The streets of the capital Kampala were quiet as members of the military, carrying short-barrelled machine guns, walked languidly down the side of city streets.
The 38-year old opposition leader Bobi Wine, who visibly connected with tens of thousands of younger Ugandans during the campaign, had been removed from public view. The security services are surrounding his home and blocking anyone from entering.
In effect, the government has used the tools of state to turn down the noise – to dissipate the heat – after its long-time leader, President Yoweri Museveni, took 58% of the vote.
Mr Wine, a popular pop star turned politician, garnered a respectable but insufficient 35%.
And the authorities’ masterplan seems to be working, at least for now.
We were invited to a press conference by Bobi Wine’s National Unity Platform (NUP) party where they were expected to outline their immediate plans, address their leader’s absence, and introduce newly elected parliamentary members to the nation.
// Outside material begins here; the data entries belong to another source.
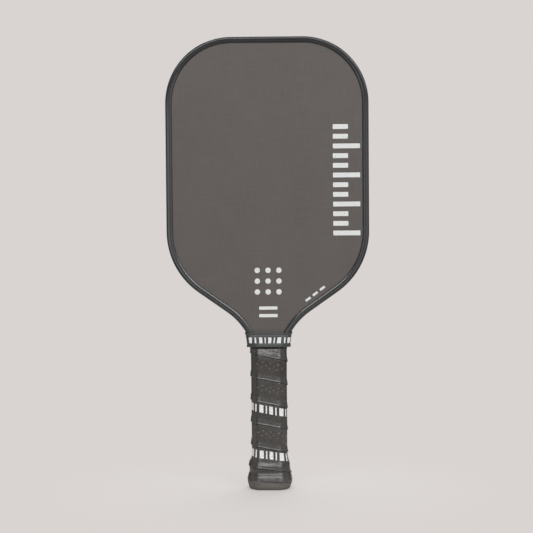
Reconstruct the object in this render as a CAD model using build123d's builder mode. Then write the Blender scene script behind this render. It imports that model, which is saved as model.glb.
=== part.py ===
"""Pickleball paddle: a honeycomb-cored carbon panel with an edge guard and a wrapped handle.

Frame: +Z runs from the butt to the tip, +X is to the right when the front face is seen, and the front
face looks towards -Y. The origin is the centre of the flat foot of the butt cap. Millimetres throughout.
"""

import os
from math import acos, asin, atan2, ceil, cos, degrees, radians, sin, sqrt

from build123d import *

# ------------------------------------------------- blade outline, measured outside the edge guard
overall_length = 419.1
overall_width = 187.2
tip_corner_radius = 61.0
shoulder_height = 240.1  # where the straight side gives way to the shoulder arc
shoulder_radius = 69.0
flare_angle = 54.9  # turn of the shoulder arc before the slanted straight, degrees
throat_radius = 62.3
neck_width = 24.2  # between the circles of the two throat arcs, where they come closest

# ------------------------------------------------- sandwich panel
core_thickness = 16.0
skin_thickness = 0.6
tongue_width = 22.0  # the part of the panel that runs down inside the handle
neck_rise = 21.2  # from the middle of the throat arc up to the panel's steps over the shells
cell_width = 19.0  # honeycomb cells, from the middle of one to the middle of the next
cell_wall = 0.9
rim_wall = 1.2  # core left between a cut cell and the panel's edge
smallest_cell_width = 3.9  # a cut cell smaller than a square of this side is left solid

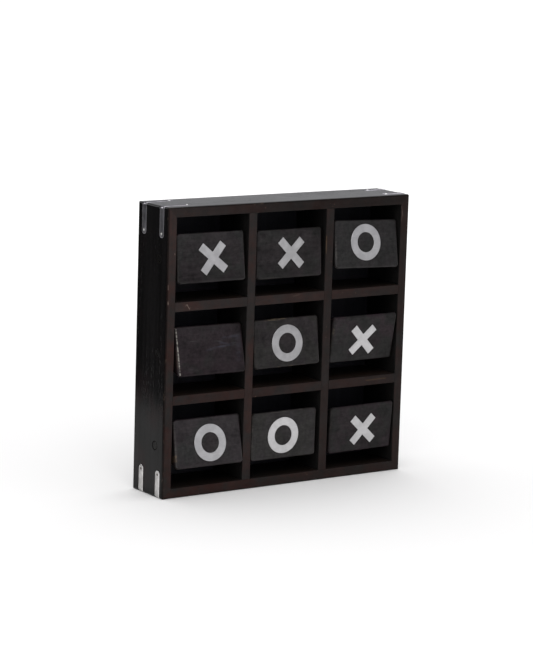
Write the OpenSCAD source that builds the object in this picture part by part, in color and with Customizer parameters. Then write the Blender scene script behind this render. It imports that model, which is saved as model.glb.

But the event proved to be nothing short of a shambles.
The NUP’s spokesman, Joel Senyonyi, began by saying that Mr Wine was now, “effectively under house arrest, an illegal detention”.
He criticised the election as an exercise in mass fraud, “with outcomes from the Election Commission that are as curious and amazing as anyone can imagine”.
But when I asked him what they planned to do about it, the spokesman was unable to offer anything specific.
“What do you want people to do?” I asked.
“Our simple answer to that is we are urging Ugandans to use every means available in the constitution to keep pursuing the change of leadership that we want.”
“What does that mean?” I asked.
“Use every constitutional avenue to achieve change. I think that is very clear. Now pardon us, our colleagues (have been raided)…”
The press conference ended abruptly, before any of the new MPs had been introduced, with Mr Senyonyi signalling that some sort of emergency situation had developed.
He left through the gate of the NUP’s headquarters with several party officials and two-dozen members of the media, including Sky News, in tow.
We drove at not insignificant speed to a slum in the capital, then ran down a sewage-strewn track to a small clearing where a man, sitting in a plastic seat, relayed a story about an attack meted out by the security services.
His name was Andrew Natumanya and said he was a volunteer polling agent for the NUP party. He had been collecting declaration forms with results from individual polling stations in central and eastern Uganda when a group of plain clothes policemen had grabbed him, roughed him up and confiscated the documents.
I noticed that journalists and camera operators began to drift away as the young man outlined his experience. His allegations are disturbing and deserving of attention – but they are not unique.
Over the past few months, dozens of NUP party members and supporters have lodged allegations of harassment, beatings and arbitrary arrests as they attempt to challenge a system of government that does not tolerate organised dissent.
But the National Unity Platform had a crucial opportunity at the press conference to outline their plan, to come up with an approach which exploits and builds on the momentum they have manufactured over the past year.
Should young Ugandans take to the streets? Does the NUP support non-violent protest? How do concerned citizens challenge an election result that many believe is fraudulent?
Today, the people needed answers and the country’s biggest opposition party, minus its leader, could not provide any.